Amidst all our Spring activity, I had a very indulgent start to Sunday morning. Knowing that this is the only morning of the week (now that swimming lessons mean an early start to Saturdays) that there’s any chance of a lie-in I nonetheless woke to chattering birds and a promising sun and was eager to start the day. So was Ruby. While I got tea and milk, she suggested we go outside. We headed out in our PJs through the dewy, still cool garden. I strung up the hammock and we snuggled under a blanket, gazing up at the blue sky. The wild cherry tree that the hammock hangs beneath was full of buds that I hadn’t noticed before. A visiting bee obviously had though, heading purposefully on a foraging trip. The more we looked, the more life we spotted in fact. Then we sipped our tea and milk and savoured the last chapter of ‘Little House in the Big Woods.’

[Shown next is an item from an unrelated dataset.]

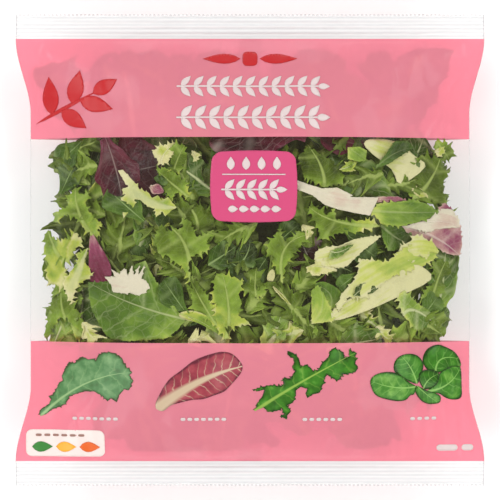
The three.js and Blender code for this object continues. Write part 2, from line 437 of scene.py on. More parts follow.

“…Laura lay awake a little while, listening to Pa’s fiddle softly playing and to the lonely sound of the wind in the Big Woods. She looked at Pa sitting on the bench by the hearth, the firelight gleaming on his brown hair and beard and glistening on the honey-brown fiddle. She looked at Ma, gently rocking and knitting. She thought to herself, ‘This is now.’ ”

It seemed so apt reading this while enjoying the unexpected delight of a cuddle with my daughter and a part of the day outside that we normally miss. Even though I could spy tender little nettles destined either for a Wild Greens Pie or the compost heap, I decided that all the Spring activity and planning for future seasons could wait a little while.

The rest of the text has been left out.